Ehud Barak's surprise withdrawal from politics did not change the picture at the center of the political spectrum, since his Atzmaut party had little chance of scoring more than three or four mandates. All three remaining center parties claim to aspire to replace Netanyahu. Judging by the polls, even if they combine forces they won't. So the subtext is, which of them will join a Netanyahu government--assuming, after the elections, he is inclined or politically free enough of pressure from his own right wing to invite them in.

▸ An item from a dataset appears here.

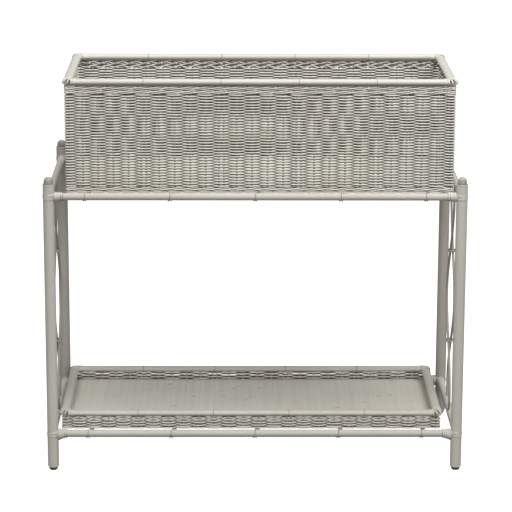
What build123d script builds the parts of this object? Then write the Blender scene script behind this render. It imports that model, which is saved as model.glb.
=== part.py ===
from build123d import *
import os

# A wicker planter on legs: a cane-wrapped dowel stand, a woven planter box that rests on
# the upper rungs, and a shallow woven tray that rests on the lower rungs.
# +X is the long way, -Y is the front, +Z is up. The origin is on the floor, under the middle.

# ---- Legs -------------------------------------------------------------------
leg_spacing_x = 762.0       # centre to centre, along the front
leg_spacing_y = 346.5       # centre to centre, front to back
core_r = 8.5                # dowel inside each leg
wrap_r = 10.5               # over the binding cane
wrap_bottom = 7.5
wrap_top = 555.0
leg_top = 567.0             # top of the domed dowel end
glide_r = 8.0               # nail-on foot glide
glide_h = 5.5
glide_edge_r = 3.5          # rounding of the glide's lower edge
glide_nail_r = 0.9
glide_nail_len = 14.0

# ---- Rails and rungs --------------------------------------------------------
upper_rail_z = 529.5
lower_rail_z = 71.4
rail_r = 6.85
rung_r = 4.0
rung_drop = 2.8             # rung centre below rail centre
tie_positions = (-315.0, -158.0, 0.0, 158.0, 315.0)
tie_r = 1.1                 # cane thickness of a lashing
tie_beside_rung = rung_r + tie_r + 0.4
collar_r = 11.3             # joint binding round a leg
collar_half_h = 12.0
flare_r = 8.9               # joint binding on a rail, where it meets the leg
flare_len = 18.0            # and how far it runs out along the rail

# ---- Bent-cane side braces --------------------------------------------------
brace_r = 2.3
brace_side_step = 2.4       # each cane's distance from the mid-plane of the side frame
brace_bow = 50.0
brace_foot_y = 40.0
brace_head_y = 56.0
brace_cross_low = 205.0     # heights where the two canes cross
brace_cross_high = 385.0
lashing_inner_r = 5.9
lashing_outer_r = 7.1
lashing_h = 5.0

# ---- Woven work, shared by the planter box and the tray ---------------------
body_length = 724.0         # over the rims
body_width = 304.0
rim_half_w = 8.5            # the rims are flat ovals, wider than they are high
rim_half_h = 5.75
wall_in = 7.25              # wall centreline inside the rim's outer edge
stake_r = 2.0
weaver_r = 1.3
post_r = 2.2                # the uprights between the bays stand in pairs
post_pair = 9.2             # centre to centre in a pair
corner_post_r = 2.4
bay_length = 143.0          # five bays along the front
pair_positions = [bay_length * n for n in (-1.5, -0.5, 0.5, 1.5)]
frame_r = 4.5               # sticks round the bottom
joint_gap = 0.05            # between a stick's hollowed end and the stick it meets
binding_skin = 1.1          # cane thickness of a corner binding
binding_leg = 16.0          # its length along each rim pole
binding_tuck = 4.0          # how far below the pole's centreline it stops
rest_gap = 0.3              # air under a body that only rests on the rungs

# ---- Planter box ------------------------------------------------------------
planter_top = 744.0
planter_play = 8.4          # it stands this far right of centre
planter_floor_t = 6.0

# ---- Tray -------------------------------------------------------------------
tray_top = 108.3
tray_play = -6.4            # it stands this far left of centre
tray_floor_t = 5.0

# ---- Worked-out values ------------------------------------------------------
leg_x = leg_spacing_x / 2
leg_y = leg_spacing_y / 2
wall_half_t = stake_r + 2 * weaver_r
corner_bulge_r = corner_post_r + 2 * weaver_r
in_pair = (-post_pair / 2, post_pair / 2)
corners = {"front_left": (-1, -1), "front_right": (1, -1), "rear_left": (-1, 1), "rear_right": (1, 1)}
levels = {"upper": upper_rail_z, "lower": lower_rail_z}

os.makedirs("parts", exist_ok=True)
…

Yediot Aharonot's Nahum Barnea summed up the situation to Netanyahu's left (really, the center), accurately: "The opposition in Israel is like the opposition in Syria: it is united in its desire to play a role in government, but split over everything else."

4 Comments

a Jew , OBAMA'S MOUTH PIECE insults Netanyahu. I warned the Jews of America OBAMA would stab ISRAEL IN THE BACK. RABBI DR. BERNHARD ROSENBERG, FORMER PRESIDENT RABBIS FOR ROMNEY

Is the comment above really from a rabbi? Someone who supposedly represents the Jewish religion, something that seeks justice above all else? You are screaming to the world that your "Rabbi's for Romney" only care (ostensibly) about Jews and no one else, for you seem to have no interest at all in the peace process that Mr. Alpher so eloquently promotes. Shame on you.

Another Jew, proud to be a supporter of peace.

Here in NYC there are many like the presumed "rabbi" Rosenberg, nearly all in the Orthodox community, whose vile, ignorant and untruthful screeds against Obama could have been written by the Ku Klux Klan.

And when the One State Solution becomes reality, it will be blamed on the voices of reason not the stupid intransigence that crushed the dream.

Unfortunately, for Israel and Jews all over the world, the right wing governments of Israel seem inclined to commit suicide for the Zionist dream. I thought Israel was to be a light unto the nations. It seems determined to become a nation like most others. How can this be good for the Jews?